Budapest. Verzweifelte Migranten auf dem Weg nach Deutschland: Ungarn hindert die Flüchtlinge an der Weiterreise, München erreichen nur noch wenige. In der Ägäis kommen wieder Menschen auf Booten ums Leben.

Die Lage der 2000 bis 3000 Flüchtlinge, die in Budapest an der Weiterreise nach Deutschland gehindert werden, wird zunehmend prekärer. Nachdem die Polizei das Bahnhofsgebäude für Flüchtlinge abgeriegelt hatte, mussten sie die Nacht zum Mittwoch auf dem Vorplatz oder in einem angrenzenden U-Bahn-Untergeschoss verbringen. Beobachter berichteten von äußerst kritischen hygienischen Zuständen: Für die vielen Menschen gab es nur vier mobile Toiletten. Nur wenige Freiwillige halfen mit Essen und Kleidern und kümmerten sich um eine notdürftige medizinische Versorgung.

Auch interessant

Neben dem Budapester Ostbahnhof soll binnen zwei Wochen ein Zeltlager errichtet werden, das vorübergehend 800 bis 1000 Flüchtlinge aufnehmen kann. Das beschloss das Budapester Stadtparlament am Mittwoch und bewilligte dafür 373 Millionen Forint (ca 1 Mio. Euro). "Dies ist zwar nicht unsere Aufgabe, aber wir tun es aus Gewissensgründen, wir müssen die Situation zu unserem eigenen Schutz bewältigen", sagte Oberbürgermeister Istvan Tarlos, ein Parteifreund des rechtsnationalen Ministerpräsidenten Viktor Orban.

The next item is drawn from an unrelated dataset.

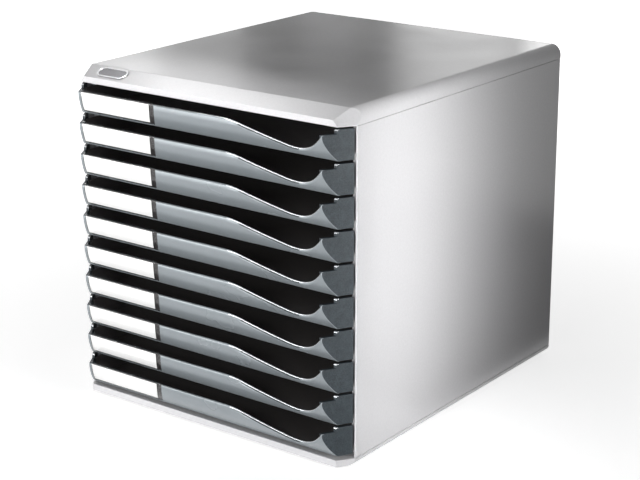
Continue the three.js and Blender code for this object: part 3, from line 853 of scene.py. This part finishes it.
def makeTray():
    sizes = traySizes
    zero = (drawerHeights[0] - seamZ) / mm
    half, wall, rear = sizes["halfWidth"], sizes["wall"], sizes["rear"]
    floorTop = sizes["lift"] + sizes["floor"]
    tray = addBlock("drawerTray", (-half, sizes["front"], zero + sizes["lift"]), (half, rear, zero + floorTop))
    for x in (wall - half, half - wall):
        cutThrough(tray, place(x, 0, 0), (1, 0, 0))
    for y in (rear - sizes["holdDown"], rear - wall):
        cutThrough(tray, place(0, y, 0), (0, 1, 0))
    wallX, wallY, lugY = (half - wall) * mm, place(0, rear - wall, 0).y, place(0, rear - sizes["holdDown"], 0).y
    pickFaces(tray, lambda centre, normal: normal.z > facing and (abs(centre.x) > wallX or centre.y > wallY))
    extrudeBy(0, 0, sizes["wallHeight"] - floorTop)
    pickFaces(tray, lambda centre, normal: normal.z > facing and abs(centre.x) > wallX and centre.y > lugY)
    extrudeBy(0, 0, sizes["holdDownHeight"] - sizes["wallHeight"])
    stopEnds = (sizes["stopFront"], sizes["stopFront"] + sizes["stopLength"])
    stopHeights = (zero + sizes["stopLift"], zero + sizes["stopLift"] + sizes["stopHeight"])
    for y in stopEnds:
        cutThrough(tray, place(0, y, 0), (0, 1, 0))
    for z in stopHeights:
        cutThrough(tray, place(0, 0, z), (0, 0, 1))
    stopLow, stopHigh = (place(0, y, z) for y, z in zip(stopEnds, stopHeights))
    for hand in (-1, 1):
        pickFaces(tray, lambda centre, normal: normal.x * hand > facing and centre.x * hand > wallX
                  and stopLow.y < centre.y < stopHigh.y and stopLow.z < centre.z < stopHigh.z)
        extrudeBy(hand * sizes["stopReach"], 0, 0)
    dissolveFlat(tray)
    soften(tray, sizes["edge"], segments=2, angle=40)
    return tray


def makeLabelCard():
    sizes = labelSizes
    inner = sizes["seat"] - sizes["gap"]
    top, foot = barSizes["height"] - sizes["cardTopGap"], sizes["cardFoot"]
    outline = faceLine(top, foot, inner) + faceLine(foot, top, inner - sizes["cardThick"])
    card = addStrip("labelCard", outline)
    trimToLabel(card, labelInset, sizes["cardLength"])
    soften(card, 0, smoothAngle=35)
    return card


# Clear strip: a hook over the bar's edge, a window that follows its face, and a toe under the card
def makeLabelCover():
    sizes = labelSizes
    top, foot = barSizes["height"], sizes["coverFoot"]
    inner = sizes["seat"] - sizes["cardThick"] - 2 * sizes["gap"]
    outer = inner - sizes["cover"]
    hookInside = barFace(top) + barSizes["wall"] + sizes["gap"]
    hookOutside, hookFoot = hookInside + sizes["cover"], top - sizes["hookDrop"]
    roof = top + sizes["gap"]
    roofTop, roofRound = roof + sizes["cover"], sizes["roofRound"]
    roofFront, shoulder = barFace(top) + outer, top - sizes["shoulder"]
    toeFront, toeRound, toeTop = barFace(foot) + outer, sizes["toeRound"], foot + sizes["cover"] / 2
    outline = [(hookInside + sizes["hookSpread"], hookFoot), (hookOutside + sizes["hookSpread"], hookFoot)]
    outline += bend((hookOutside + sizes["hookLean"], roofTop - sizes["hookRound"]), (hookOutside, roofTop),
                    (hookOutside - roofRound, roofTop), steps=4)
    outline += bend((roofFront + roofRound, roofTop), (roofFront, roofTop),
                    (barFace(shoulder) + outer, shoulder), steps=5)
    outline += faceLine(top - sizes["windowTop"], foot + sizes["windowFoot"], outer)
    outline += bend((barFace(foot + toeRound) + outer, foot + toeRound), (toeFront, foot),
                    (toeFront + toeRound, foot), steps=4)
    back = sizes["seat"] - sizes["gap"]
    outline += [(barFace(foot) + back, foot), (barFace(toeTop) + back, toeTop)]
    outline += faceLine(toeTop, roof, inner)
    outline += [(hookInside, roof)]
    cover = addStrip("labelCover", outline)
    trimToLabel(cover, labelInset, sizes["cardLength"] + sizes["coverEnd"])
    soften(cover, 0, smoothAngle=32)
    return cover


def makeDrawers():
    bar, tray, card, cover = makeBar(), makeTray(), makeLabelCard(), makeLabelCover()
    cheeks = {"left": makeCheek(-1), "right": makeCheek(1)}
    for number, height in zip(drawerNumbers, drawerHeights):
        body, rise = f"drawer_{number}", height - drawerHeights[0]
        slate, node = "drawer_slate", f"drawer_tray_{number}"
        finishPiece(copyRaised(bar, f"drawer{number}Bar", rise), body, [node])
        finishPiece(copyRaised(tray, f"drawer{number}Tray", rise), body, [node], trayPaintedShade)
        for side, cheek in cheeks.items():
            finishPiece(copyRaised(cheek, f"drawer{number}Cheek_{side}", rise), body, [node])
        finishPiece(copyRaised(card, f"drawer{number}Card", rise), body, [f"label_card_{number}"],
                    cardWhite)
        finishPiece(copyRaised(cover, f"drawer{number}Cover", rise), body, [f"label_cover_{number}"],
                    coverClear)
    for piece in (bar, tray, card, cover, *cheeks.values()):
        bpy.data.objects.remove(piece)


makeDrawers()
print("drawers made")


# Studio

cameraSizes = {
    "place": (0.8651, -1.15885, 0.5903), "yaw": 36.73, "pitch": 16.29, "lens": 96.19, "sensor": 36,
    "rise": 45 / 640, "clip": (0.01, 50),
}


def makeCamera():
    data = bpy.data.cameras.new("camera")
    data.sensor_width = cameraSizes["sensor"]
    data.lens = cameraSizes["lens"]
    data.shift_y = -cameraSizes["rise"]
    data.clip_start, data.clip_end = cameraSizes["clip"]
    camera = bpy.data.objects.new("camera", data)
    bpy.context.scene.collection.objects.link(camera)
    camera.location = cameraSizes["place"]
    camera.rotation_euler = (math.radians(90 - cameraSizes["pitch"]), 0, math.radians(cameraSizes["yaw"]))
    bpy.context.scene.camera = camera


# One for rays of the camera, of gloss and of clear plastic, and nothing for all others
def addSeenMask(tree):
    path = tree.nodes.new("ShaderNodeLightPath").outputs
    seen = addMath(tree, "MAXIMUM", path["Is Camera Ray"], path["Is Glossy Ray"])
    return addMath(tree, "MAXIMUM", seen, path["Is Transmission Ray"])


floorSizes = {"side": 12.0, "shadowNear": 0.25, "shadowFar": 0.8, "nearGlow": 0.68, "farGlow": 1.0}


# A pale floor that looks white where light falls on it and keeps the shadow round the cabinet
def makeFloorMaterial():
    material, tree, surface = startMaterial("paleFloor")
    setInputs(surface, Base_Color=(0.8, 0.8, 0.8, 1), Roughness=0.9, Specular_IOR_Level=0.2)
    coordinates = tree.nodes.new("ShaderNodeTexCoord")
    distance = tree.nodes.new("ShaderNodeVectorMath")
    distance.operation = "LENGTH"
    fade = addNode(tree, "ShaderNodeMapRange",
                   From_Min=floorSizes["shadowNear"], From_Max=floorSizes["shadowFar"],
                   To_Min=floorSizes["nearGlow"], To_Max=floorSizes["farGlow"])
    glow = tree.nodes.new("ShaderNodeEmission")
    both = tree.nodes.new("ShaderNodeAddShader")
    strength = addMath(tree, "MULTIPLY", fade.outputs["Result"], addSeenMask(tree))
    tree.links.new(coordinates.outputs["Object"], distance.inputs[0])
    tree.links.new(distance.outputs["Value"], fade.inputs["Value"])
    tree.links.new(strength, glow.inputs["Strength"])
    tree.links.new(surface.outputs["BSDF"], both.inputs[0])
    tree.links.new(glow.outputs["Emission"], both.inputs[1])
    tree.links.new(both.outputs["Shader"], tree.nodes["Material Output"].inputs["Surface"])
    return material


def makeFloor():
    deselectAll()
    bpy.ops.mesh.primitive_plane_add(size=floorSizes["side"], location=(0, 0, 0))
    floor = justAdded("floor")
    floor.data.materials.append(makeFloorMaterial())


# A sheet of black felt out of the camera's sight, which throws no shadow
def addFelt(name, location, size, rotation=(0, 0, 0), felt="blackFelt"):
    deselectAll()
    bpy.ops.mesh.primitive_plane_add(size=1, location=location, rotation=rotation)
    sheet = justAdded(name)
    sheet.scale = (*size, 1)
    freeze(sheet)
    material, _, surface = startMaterial(felt)
    setInputs(surface, Base_Color=(0.01, 0.01, 0.01, 1), Roughness=1.0, Specular_IOR_Level=0.0)
    sheet.data.materials.append(material)
    sheet.visible_camera = False
    sheet.visible_shadow = False
    return sheet


# A place behind the cabinet, turned from straight back towards the left by so many degrees
def fromBehind(turn, distance, height):
    angle = math.radians(turn)
    return Vector((-math.sin(angle) * distance, math.cos(angle) * distance, height))


darkCardSizes = {"turn": 36.3, "distance": 1.75, "height": 0.85, "size": (0.32, 0.58)}


# A dark card, upright behind the cabinet, whose reflection is the dark band across the glossy top
def makeDarkCard():
    sizes = darkCardSizes
    spot = fromBehind(sizes["turn"], sizes["distance"], sizes["height"])
    upright = (math.radians(90), 0, math.radians(sizes["turn"]))
    card = addFelt("darkCard", spot, sizes["size"], rotation=upright)
    card.visible_diffuse = False


clothSizes = {"place": (0.46, 0.27, 0.002), "size": (0.60, 0.58)}


# A black cloth on the floor beside the cabinet: only what looks down on it sees it
def makeFloorCloth():
    cloth = addFelt("floorCloth", clothSizes["place"], clothSizes["size"], felt="oneSidedFelt")
    tree = cloth.active_material.node_tree
    felt = tree.nodes["Principled BSDF"]
    back = tree.nodes.new("ShaderNodeNewGeometry").outputs["Backfacing"]
    seeThrough = tree.nodes.new("ShaderNodeBsdfTransparent")
    oneSided = mixShaders(tree, back, felt.outputs["BSDF"], seeThrough.outputs["BSDF"])
    tree.links.new(oneSided, tree.nodes["Material Output"].inputs["Surface"])


worldSizes = {"fill": 0.10, "seen": 1.0}


def makeWorld():
    world = bpy.data.worlds.new("studio")
    bpy.context.scene.world = world
    world.use_nodes = True
    tree = world.node_tree
    fill = tree.nodes["Background"]
    setInputs(fill, Color=(1, 1, 1, 1), Strength=worldSizes["fill"])
    white = addNode(tree, "ShaderNodeBackground", Color=(1, 1, 1, 1), Strength=worldSizes["seen"])
    both = mixShaders(tree, addSeenMask(tree), fill.outputs["Background"], white.outputs["Background"])
    tree.links.new(both, tree.nodes["World Output"].inputs["Surface"])


onFront, onSide, onTop = (0, -0.14, 0.15), (0.1425, -0.08, 0.18), (0, 0, 0.29)
# Each lamp's place, what it is aimed at, its width and height in metres, its power and, if narrow, its spread
lamps = {
    "frontMiddle": ((0.0, -1.3, 0.12), onFront, (0.9, 0.2), 4.5),
    "frontLeft": ((-0.6, -1.1, 0.12), onFront, (0.6, 0.2), 3.9),
    "frontBase": ((0.05, -0.75, 0.06), (0.02, -0.16, 0.01), (0.5, 0.06), 0.03, 30),
    "frontHigh": ((-0.1, -1.1, 0.5), (0, -0.14, 0.22), (0.6, 0.2), 2.1),
    "frontLow": ((-0.20, -0.60, 0.012), (-0.20, -0.60, 1.0), (0.6, 0.32), 1.5),
    "sideStrip": ((0.45, -0.165, 0.22), onSide, (0.10, 0.36), 0.24, 60),
    "sideFill": ((1.2, -0.5, 0.4), (0.14, 0, 0.15), (0.6, 0.6), 0.95),
    "topLeft": ((-0.75, 0.05, 1.35), (0.01, -0.158, 0.285), (0.02, 0.20), 0.042, 8),
    "backLeft": (fromBehind(56, 1.5, 0.35), onTop, (0.45, 0.6), 1.2),
    "backMiddle": (fromBehind(36, 1.5, 0.20), onTop, (0.10, 0.3), 0.95),
    "backRight": (fromBehind(28, 1.5, 0.35), onTop, (0.20, 0.6), 0.35),
    "backFarRight": (fromBehind(18, 1.6, 0.35), onTop, (0.3, 0.6), 1.85),
}


def addLamp(name, spot, target, size, power, spread=180):
    data = bpy.data.lights.new(name, "AREA")
    data.shape = "RECTANGLE"
    data.size, data.size_y = size
    data.energy = power
    data.spread = math.radians(spread)
    lamp = bpy.data.objects.new(name, data)
    bpy.context.scene.collection.objects.link(lamp)
    lamp.location = spot
    lamp.rotation_euler = (Vector(target) - Vector(spot)).to_track_quat("-Z", "Y").to_euler()
    lamp.visible_camera = False


makeCamera()
makeFloor()
makeDarkCard()
makeFloorCloth()
makeWorld()
for name, settings in lamps.items():
    addLamp(name, *settings)
bpy.context.scene.view_settings.view_transform = "Standard"
print("studio made")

Strikte Polizeikontrollen am Budapester Ostbahnhof

Aufgrund der erneut strikten Polizeikontrollen am Budapester Ostbahnhof kamen am Mittwoch kaum noch Flüchtlinge aus Ungarn und Österreich in Bayern an. Die Bundespolizei am Münchner Hauptbahnhof sprach von lediglich 50 Flüchtlingen; in Rosenheim waren es am Vormittag 60 bis 70. Man rechne damit, dass es den ganzen Tag über ruhig bleibe, sagte ein Sprecher. Am Dienstag waren allein in München 2400 Flüchtlinge angekommen, nachdem die Polizei in Budapest die Migranten zuvor ungehindert in Züge gen Westen hatte steigen lassen.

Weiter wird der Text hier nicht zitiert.